- **Data block**:
* START *
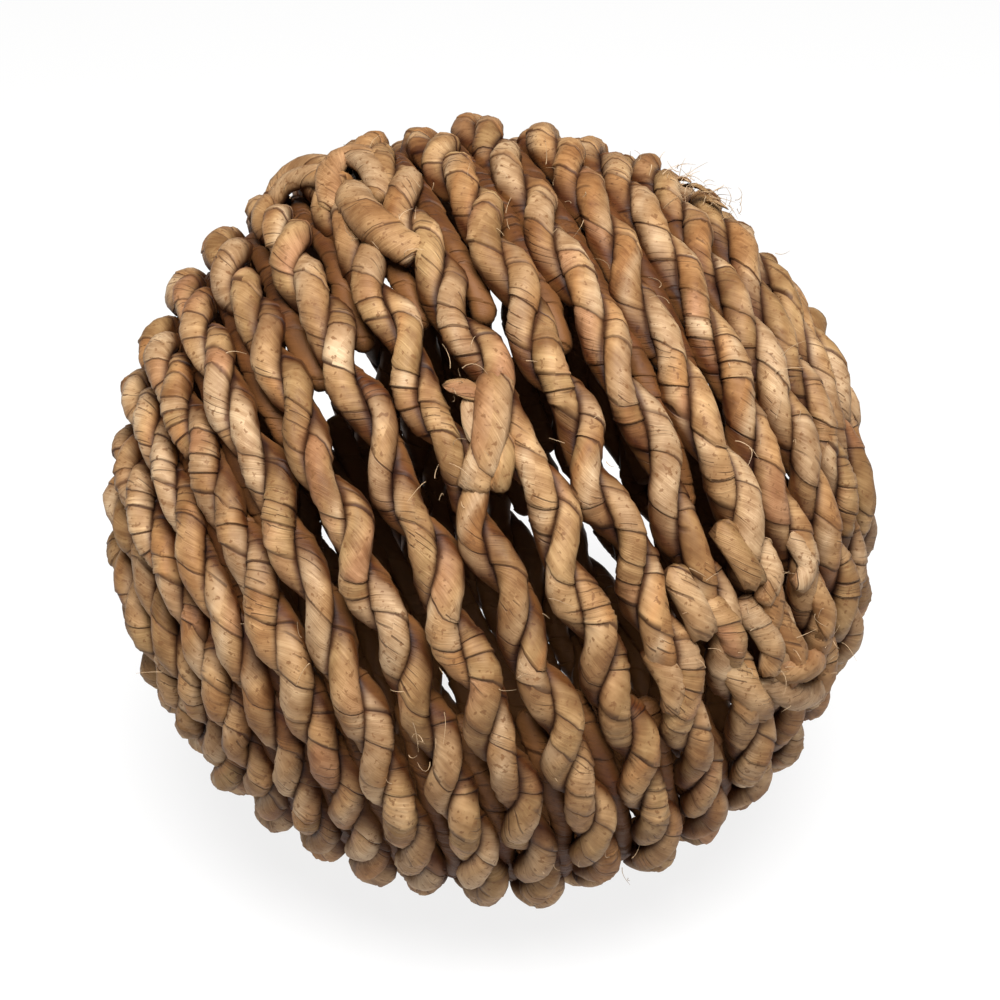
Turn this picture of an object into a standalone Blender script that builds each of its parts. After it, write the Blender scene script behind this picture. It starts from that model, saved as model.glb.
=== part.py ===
"""A hollow decorative ball, wound from lengths of twisted leaf rope in one coil from side to side."""
import math

import bmesh
import bpy
from mathutils import Vector

# Sizes that can be set, in metres, with the tilt in degrees
BALL_DIAMETER = 0.200        # across the widest turns, outside to outside
BALL_LENGTH = 0.193          # along the winding axis, outside to outside
AXIS_TILT = 18.0             # how far the winding axis leans up from level
ROPE_WIDTH = 0.0104          # along the surface of the ball
ROPE_THICKNESS = 0.0105      # from the hollow to the outside
ROW_SPACING = 0.0137         # from one turn to the next, on average
BEND_SPACING = 0.0162        # length of rope from one side bend to the next
RISE = 0.0008                # how far a turn rises and sinks over its neighbours
REST_DEPTH = 0.0020          # how deep the rope is pressed flat where the ball rests
CONTACT_GAP = 0.0004         # kept where turns touch and where lengths meet end to end
END_WIDTH = 0.0045           # the rope is drawn in where the coil starts and stops, to curl up tightly
ROPE_LENGTHS = 7             # lengths of rope, end to end along the coil

# Shares and counts of the rope's form
CORNER = math.tan(math.radians(22.5))    # half the side of an octagon, as a share of its half width
ROW_SPREAD = 0.06                        # turns lie this much looser round the middle, and tighter at the ends
FEWEST_BENDS = 11                        # in the small turns at the two ends
BENDS_STEP = 6                           # turns of like size share one odd number of bends
RISES_PER_TURN = 5
RISE_SHIFT = 2.4                         # radians that the rises move on from turn to turn
END_TAPER = 0.5                          # of a turn, along which the drawn-in end widens
END_REACH = 0.6                          # from the coil's axis to its end, as a share of the end's width
END_ROOM = 0.45                          # of a bend's spacing, kept from a length's end to its nearest bend
SHARP_ANGLE = 50.0                       # degrees between faces, past which an edge stays sharp
LEAF_ROUGHNESS = 0.62
HALVINGS = 40                            # enough to find a turn to a fraction of a hair

# Colours of the dried leaf, one for each length, from straw to brown
LEAF_TONES = ((0.50, 0.31, 0.15), (0.46, 0.28, 0.14), (0.53, 0.34, 0.18), (0.44, 0.26, 0.12))

# The coil's own frame: its axis, the way down at right angles to it, and the level way across
tilt = math.radians(AXIS_TILT)
axis = Vector((math.cos(tilt), 0.0, math.sin(tilt)))
down = Vector((math.sin(tilt), 0.0, -math.cos(tilt)))
across = Vector((0.0, 1.0, 0.0))

# The middle line of the rope lies on a slightly flattened ball
wide_radius = (BALL_DIAMETER - ROPE_THICKNESS) / 2
long_radius = (BALL_LENGTH - ROPE_THICKNESS) / 2
end_radius = END_REACH * END_WIDTH
half_outline = math.pi * (wide_radius + long_radius) / 2
TURNS = round((half_outline - 2 * end_radius) / ROW_SPACING)
start_polar = math.pi * end_radius / half_outline
polar_span = math.pi - 2 * start_polar

# The ball's middle stands over the origin, as high as its tilted outline reaches down, less the flat
outline_reach = math.hypot(BALL_DIAMETER / 2 * math.cos(tilt), BALL_LENGTH / 2 * math.sin(tilt))
middle = Vector((0.0, 0.0, outline_reach - REST_DEPTH))

# The angle from the winding axis at which the ball rests on a turn
rest_polar = math.pi - math.atan2(long_radius * math.cos(tilt), wide_radius * math.sin(tilt))


def clear_the_file():
    for thing in list(bpy.data.objects):
        bpy.data.objects.remove(thing, do_unlink=True)


def leaf_material(name, tone):
    material = bpy.data.materials.new(name)
    material.use_nodes = True
    shader = material.node_tree.nodes["Principled BSDF"]
    shader.inputs["Base Color"].default_value = (*tone, 1.0)
    shader.inputs["Roughness"].default_value = LEAF_ROUGHNESS
    shader.inputs["Metallic"].default_value = 0.0
    return material


def polar_at(turn):
    """The angle from the winding axis, which grows a little faster round the middle of the ball."""
    share = turn / TURNS
    return start_polar + polar_span * (share - ROW_SPREAD * math.sin(2 * math.pi * share) / (2 * math.pi))


def turn_at(polar):
    """The turn that lies at an angle from the winding axis, found by halving."""
    low = 0.0
    high = float(TURNS)
    for halving in range(HALVINGS):
        turn = (low + high) / 2
        if polar_at(turn) < polar:
            low = turn
        else:
            high = turn
    return turn


def turn_radius(turn):
    return wide_radius * math.sin(polar_at(turn))


def row_pitch(turn):
    """The distance to the next turn, along the surface of the ball."""
    polar = polar_at(turn)
    growth = polar_span / TURNS * (1 - ROW_SPREAD * math.cos(2 * math.pi * turn / TURNS))
    return growth * math.hypot(wide_radius * math.cos(polar), long_radius * math.sin(polar))


def route_frame(turn):
    """The coil's middle line at a turn: its place, the way out of the ball, and the way along the axis side."""
    polar = polar_at(turn)
    angle = 2 * math.pi * (turn - rest_turn)
    round_way = math.cos(angle) * down + math.sin(angle) * across
    place = wide_radius * math.sin(polar) * round_way + long_radius * math.cos(polar) * axis
    outward = (math.sin(polar) / wide_radius * round_way + math.cos(polar) / long_radius * axis).normalized()
    sideways = (wide_radius * math.cos(polar) * round_way - long_radius * math.sin(polar) * axis).normalized()
    return middle + place, outward, sideways


def bends_in_turn(whole_turn):
    """An odd number, so that each turn bends against its neighbours and leaves gaps like laid bricks."""
    girth = 2 * math.pi * turn_radius(whole_turn + 0.5)
    bends = BENDS_STEP * round(girth / BEND_SPACING / BENDS_STEP) + 1
    return max(FEWEST_BENDS, bends)


def side_shift(turn, bends):
    """How far a turn bends before it meets the next one, less what a straight run already cuts across."""
    room = (row_pitch(turn) - ROPE_WIDTH - CONTACT_GAP) / 2
    cut_across = turn_radius(turn) * (1 - math.cos(math.pi / bends)) * abs(math.cos(polar_at(turn)))
    return max(0.0, room - cut_across)


def rope_stations(first, last):
    """Where a length of rope gets its rings: a turn and a side shift for each bend, straight at both ends."""
    half_gap = CONTACT_GAP / 2 / (2 * math.pi)
    start = first + half_gap / turn_radius(first)
    end = last - half_gap / turn_radius(last)
    stations = [(start, 0.0)]
    rest_share = rest_turn - math.floor(rest_turn)
    for whole_turn in range(math.floor(first) - 1, math.ceil(last) + 1):
        bends = bends_in_turn(min(max(whole_turn, 0), TURNS - 1))
        for number in range(bends):
            turn = whole_turn + rest_share + (number + 0.5) / bends
            if start + END_ROOM / bends < turn < end - END_ROOM / bends:
                side = 1 if (number + whole_turn) % 2 == 0 else -1
                stations.append((turn, side * side_shift(turn, bends)))
    stations.append((end, 0.0))
    return stations


def width_at(turn):
    along_taper = min(1.0, min(turn, TURNS - turn) / END_TAPER)
    return END_WIDTH + (ROPE_WIDTH - END_WIDTH) * along_taper


def rope_section(width):
    """An octagon with a flat side outwards: how far sideways and how far out each corner lies."""
    half_width = width / 2
    half_thickness = ROPE_THICKNESS / 2
    quarter = [(half_width, CORNER * half_thickness), (CORNER * half_width, half_thickness)]
    upper = quarter + [(-side, out) for side, out in reversed(quarter)]
    return upper + [(-side, -out) for side, out in upper]


def add_ring(mesh, turn, shift):
    place, outward, sideways = route_frame(turn)
    rise = RISE * math.sin(RISES_PER_TURN * 2 * math.pi * (turn - rest_turn) + RISE_SHIFT * turn)
    ring = []
    for side, out in rope_section(width_at(turn)):
        corner = place + (side + shift) * sideways + (out + rise) * outward
        corner.z = max(corner.z, 0.0)
        ring.append(mesh.verts.new(corner))
    return ring


def build_rope_length(number):
    first = TURNS * (number - 1) / ROPE_LENGTHS
    last = TURNS * number / ROPE_LENGTHS
    mesh = bmesh.new()
    rings = [add_ring(mesh, turn, shift) for turn, shift in rope_stations(first, last)]
    for ring, following in zip(rings, rings[1:]):
        for corner in range(len(ring)):
            beyond = (corner + 1) % len(ring)
            mesh.faces.new((ring[corner], ring[beyond], following[beyond], following[corner]))
    mesh.faces.new(list(reversed(rings[0])))
    mesh.faces.new(rings[-1])
    bmesh.ops.recalc_face_normals(mesh, faces=mesh.faces)
    name = f"rope_length_{number}"
    data = bpy.data.meshes.new(name)
    mesh.to_mesh(data)
    mesh.free()
    rope = bpy.data.objects.new(name, data)
    bpy.context.scene.collection.objects.link(rope)
    data.materials.append(leaf_material(name + "_leaf", LEAF_TONES[number % len(LEAF_TONES)]))
    data.shade_smooth()
    data.set_sharp_from_angle(angle=math.radians(SHARP_ANGLE))


rest_turn = turn_at(rest_polar)
clear_the_file()
for length_number in range(1, ROPE_LENGTHS + 1):
    build_rope_length(length_number)
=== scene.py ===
import math

import bmesh
import bpy
import numpy as np
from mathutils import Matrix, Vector


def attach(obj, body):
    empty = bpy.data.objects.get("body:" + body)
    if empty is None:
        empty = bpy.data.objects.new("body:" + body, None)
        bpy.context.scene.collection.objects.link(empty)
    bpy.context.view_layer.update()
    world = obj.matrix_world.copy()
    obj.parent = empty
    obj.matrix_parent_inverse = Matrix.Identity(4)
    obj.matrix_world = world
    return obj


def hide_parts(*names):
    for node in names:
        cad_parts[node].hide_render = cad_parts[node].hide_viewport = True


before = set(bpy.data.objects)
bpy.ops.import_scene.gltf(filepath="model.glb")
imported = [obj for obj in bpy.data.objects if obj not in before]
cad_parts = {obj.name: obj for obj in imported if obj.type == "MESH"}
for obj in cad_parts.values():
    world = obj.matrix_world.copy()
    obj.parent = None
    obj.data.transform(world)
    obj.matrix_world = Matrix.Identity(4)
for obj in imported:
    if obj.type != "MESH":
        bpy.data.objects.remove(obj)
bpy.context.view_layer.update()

# The rope is two plies of rolled dried leaf, twisted together by hand and wound in one coil round the ball.
# The turns bend from side to side against each other, are glued where they touch, and leave gaps like
# laid bricks. Each ply is a leaf strip wrapped round and round, so its edge shows as a slanting seam.
BALL_DIAMETER = 0.200        # across the widest turns, outside to outside
BALL_LENGTH = 0.193          # along the winding axis, outside to outside
AXIS_TILT = math.radians(18)             # how far the winding axis leans up from level
ROPE_WIDTH = 0.0104          # along the surface of the ball
ROPE_THICKNESS = 0.0105      # from the hollow to the outside
ROPE_LENGTHS = 7             # end to end along the coil
ROW_SPACING = 0.0137         # from one turn to the next, on average
ROW_SPREAD = 0.06            # turns lie this much looser round the middle, and tighter at the ends
REST_DEPTH = 0.0020          # how deep the rope is pressed flat where the ball rests
END_WIDTH = 0.0045           # the rope is drawn in where the coil starts and stops
END_TAPER = 0.5              # of a turn, along which the drawn-in end widens
END_REACH = 0.6              # from the coil's axis to its end, as a share of the end's width
LINE_POINTS = 20000          # along the middle line of the whole coil

# The coil's own frame: its axis, the way down at right angles to it, and the level way across
axis = np.array([math.cos(AXIS_TILT), 0.0, math.sin(AXIS_TILT)])
down = np.array([math.sin(AXIS_TILT), 0.0, -math.cos(AXIS_TILT)])
across = np.array([0.0, 1.0, 0.0])

# The middle line of the rope lies on a slightly flattened ball, which stands over the origin
wide_radius = (BALL_DIAMETER - ROPE_THICKNESS) / 2
long_radius = (BALL_LENGTH - ROPE_THICKNESS) / 2
half_outline = math.pi * (wide_radius + long_radius) / 2
end_radius = END_REACH * END_WIDTH
TURNS = round((half_outline - 2 * end_radius) / ROW_SPACING)
start_polar = math.pi * end_radius / half_outline
polar_span = math.pi - 2 * start_polar
outline_reach = math.hypot(BALL_DIAMETER / 2 * math.cos(AXIS_TILT), BALL_LENGTH / 2 * math.sin(AXIS_TILT))
middle = np.array([0.0, 0.0, outline_reach - REST_DEPTH])
rest_polar = math.pi - math.atan2(long_radius * math.cos(AXIS_TILT), wide_radius * math.sin(AXIS_TILT))


def unit(rows):
    """Rows of three numbers, each made one long."""
    return rows / np.linalg.norm(rows, axis=-1, keepdims=True)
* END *
- **Problem statement**:
Write out exactly the lines from the one with "rest_turn = turn_at(rest_polar)" through the one with "bpy.data.objects.remove(obj)", including both, and no others.

- **Solution below**:
rest_turn = turn_at(rest_polar)
clear_the_file()
for length_number in range(1, ROPE_LENGTHS + 1):
    build_rope_length(length_number)
=== scene.py ===
import math

import bmesh
import bpy
import numpy as np
from mathutils import Matrix, Vector


def attach(obj, body):
    empty = bpy.data.objects.get("body:" + body)
    if empty is None:
        empty = bpy.data.objects.new("body:" + body, None)
        bpy.context.scene.collection.objects.link(empty)
    bpy.context.view_layer.update()
    world = obj.matrix_world.copy()
    obj.parent = empty
    obj.matrix_parent_inverse = Matrix.Identity(4)
    obj.matrix_world = world
    return obj


def hide_parts(*names):
    for node in names:
        cad_parts[node].hide_render = cad_parts[node].hide_viewport = True


before = set(bpy.data.objects)
bpy.ops.import_scene.gltf(filepath="model.glb")
imported = [obj for obj in bpy.data.objects if obj not in before]
cad_parts = {obj.name: obj for obj in imported if obj.type == "MESH"}
for obj in cad_parts.values():
    world = obj.matrix_world.copy()
    obj.parent = None
    obj.data.transform(world)
    obj.matrix_world = Matrix.Identity(4)
for obj in imported:
    if obj.type != "MESH":
        bpy.data.objects.remove(obj)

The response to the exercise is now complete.